Similar performance gains for the AI behind self-driving technology are the reason that semiautonomous cars are already on America’s roads, and the reason that Intel bought Mobileye. Intel declined to comment for this piece, but integrating Mobileye’s silicon and software into Intel’s own chip technology would be a classic example of specialized computing.
Nvidia’s move into AI and self-driving tech is analogous, even if the company’s graphics processors are much more capable computers than the kind of ultra-specialized silicon typically used to speed up a process. Mr. Dally says the company has been tuning its graphics processors to be better for AI of every sort since 2010.
There are limits to the advantages gained by focusing on more specialized parts, as recent aviation history illustrates. “A [new Boeing] 777 doesn’t fly any faster than a 707 did at beginning of the 1960s,” says Prof. Reed at the University of Iowa. But innovations, from lighter materials to computer controls, have yielded real benefits—planes are safer and more fuel-efficient. By the logic of his analogy, while raw chip performance might not improve, enabling a chip to handle dozens of specific tasks makes it more capable overall.
There’s also a problem of scale. Certain chip buyers—for instance, drone manufacturers—have had to make do with existing general-purpose microprocessors until they could demonstrate enough market demand, says Mr. Kressin. Qualcomm now makes Snapdragon chips specialized for drones: They have to crunch sensor information fast enough to keep the little autonomous copters from crashing or falling out of the sky.

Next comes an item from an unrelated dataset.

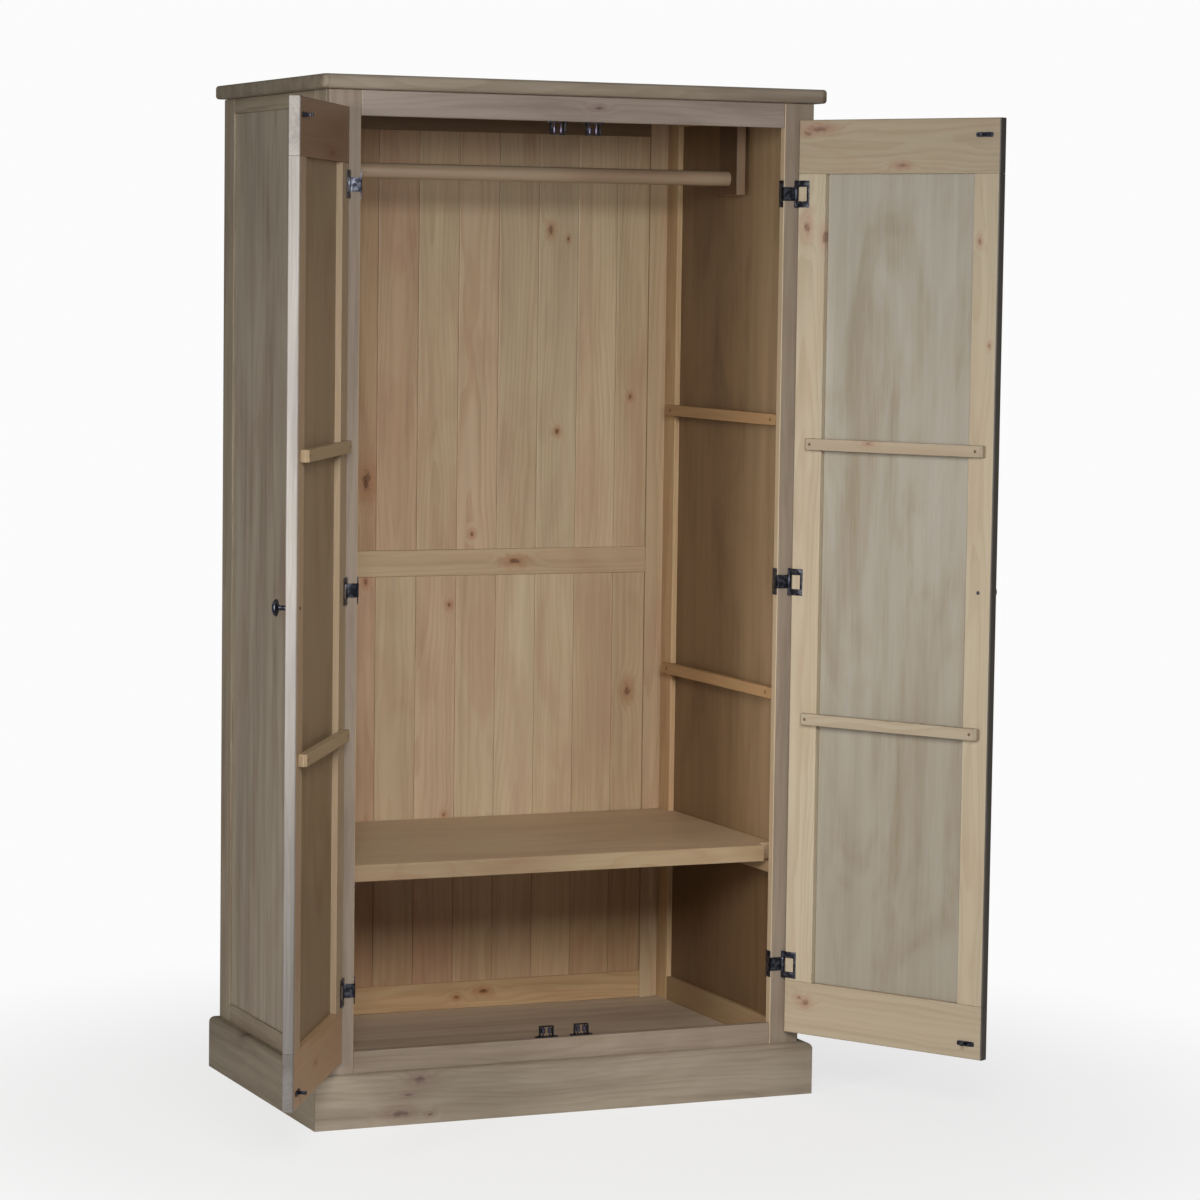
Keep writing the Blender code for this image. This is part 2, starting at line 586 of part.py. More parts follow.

The upside of all this specialization is that making faster chips is now primarily dependent on the cleverness of the chip designer, as opposed to the ability of manufacturers to etch ever more minuscule circuits into silicon, Prof. Reed says. As a result, microchips more than ever illustrate Steve Jobs’s famous quote paraphrasing computer scientist Alan Kay : “People who are really serious about software should make their own hardware.”